L’égo, ce mal intérieur …


Le président Emmanuel Macron a, les yeux dans les yeux du peuple, sublimé son discours en pleine semaine, en pleine pause médiane. Il n’a rien dit ou si peu des sujets qui préoccupent ceux qui n’ont pas voté pour lui, ceux qui ont voté pour lui et ceux qui ne votent pas. Donner une interview à 13h pour coller à la vie des territoires. Décidément, la vision égotique des uns travestit souvent la vie des autres.
C’est bien connu, dans les territoires, on rentre manger à midi pile.
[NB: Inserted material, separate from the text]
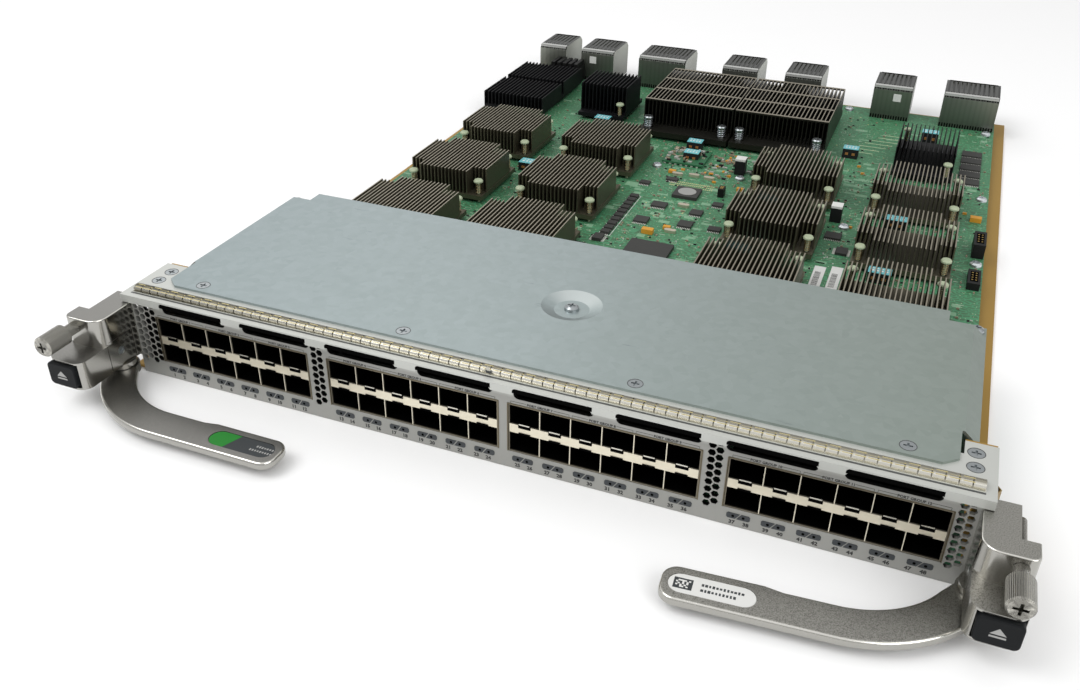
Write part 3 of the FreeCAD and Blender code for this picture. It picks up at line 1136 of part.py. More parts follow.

On regarde le journal de Claire Chazal et on prend un café avant de reprendre son vélo pour retourner labourer la terre derrière un vieux cheval boiteux – dans les films le cheval de la ferme est toujours vieux et boiteux- Outre le fait que Claire Chazal ne présente plus le journal depuis belle lurette, celui de midi encore moins, une telle attitude ouvre le champ à un certain nombre de possibilités. Les plus extrémistes peuvent considérer que cette intervention ressemble pour beaucoup à du foutage de gueule. D’autres envisageront soit à une méconnaissance des us et coutumes de nos belles provinces, quelque soit le calendrier des moissons, soit à prendre les gens des dits territoires pour des neuneus, voire des Français de seconde zone. L’un n’empêchant pas l’autre au demeurant. Ce pourrait être seulement une histoire d’égo aussi. Rien n’est à exclure.
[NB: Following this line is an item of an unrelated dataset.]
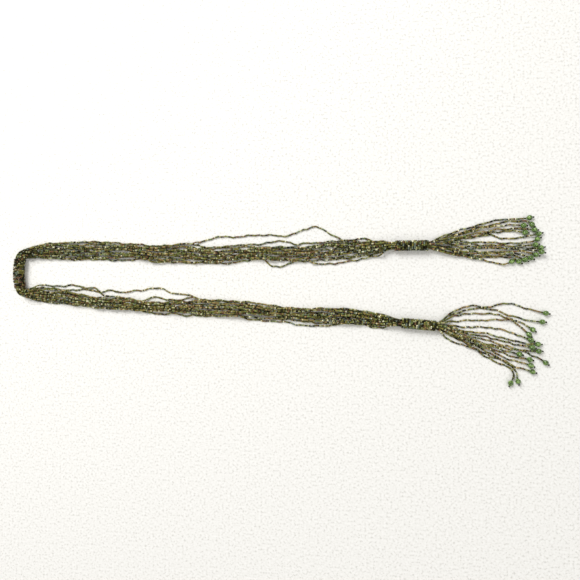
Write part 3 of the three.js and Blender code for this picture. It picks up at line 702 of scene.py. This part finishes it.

Depuis l’avènement de l’enfant-roi et du couchage-dodo des marmots à point d’heure, le rendez-vous de 20h00 n’avait plus la cote. Ainsi va le monde moderne, ainsi changent les habitudes, ainsi changent les modes de vie. Au nom de l’égo il fallait trouver un autre créneau. De là à vouloir faire un retour aux sources, il n’y avait qu’un pas que le premier cercle de conseillers de notre président de la République a fait. Après la rue à traverser, c’est le foyer à l’ancienne qu’il fallait reconstituer. Celui des années 60 peut-être ? Un basculement dans un espace-temps, voire un monde parallèle. Comme une image d’Épinal – dans les Vosges – avec la mère à la gauche du père, à sa droite le fils aîné et le reste de la fratrie rassemblé tout autour de la table, en semaine comme le dimanche. Pendant que le patriarche lampait la bonne soupe aux légumes cultivés dans le jardin, à la manière du Bombé, le discours devait passer crème. Manu et son égo sont des romantiques du temps passé. Ils ont trouvé en l’espèce leur madeleine de Proust. Ils fantasment une époque qu’ils n’ont pas connu car le premier est né trop tard et le second était forcément pas encore assez développé. C’est une période idéalisée où, dans le souvenir impossible macronien, les hommes pointaient à l’usine, les femmes faisaient la cuisine et la marmaille la fermait de peur de prendre une taloche. Le patriarcat, des classes sociales tellement bien identifiées, des cases pour tout le monde, des riches et des pauvres, des petits et des grands, des gros et des maigres, des blancs et des noirs, mais surtout pas beaucoup de noirs. C’était un autre temps que les boomers, ceux qui sont déjà à la retraite, ou en passe de l’être avant le coup de Trafalgar du 49-3, connaissent bien pour l’avoir vécu. S’ils le regrettent c’est parce qu’ils avaient cinquante ans de moins et seulement pour ça. Sinon leurs visions de ce moment sont toutes autres !
Enfant gâté et protée de la politique, chef de l’État porphyrogénète du socialisme, à vouloir faire péter les galons, notre président s’est quand même un peu emmêlé les pinceaux. L’avatar diplomatique avec la Grande-Bretagne a fini sa semaine déjà mal embarquée. À la manière d’un escargot, son égo a dû se recroqueviller dans sa coquille élyséenne quand la visite du roi Charles III a été annulée. On a beaucoup chanté « lundi matin l’empereur, sa femme et le petit prince sont venus chez moi pour me serrer la pince… », à Charles quand il était petit. Il a eu peur de venir toquer pour rien à la porte du château de Versailles. Le lundi ça n’allait pas être possible. Le mardi, non plus. Quant au mercredi, à Bordeaux, ça ne pouvait pas le faire…
Planter l’égo pour une chansonnette pour enfant, c’est ballot quand même.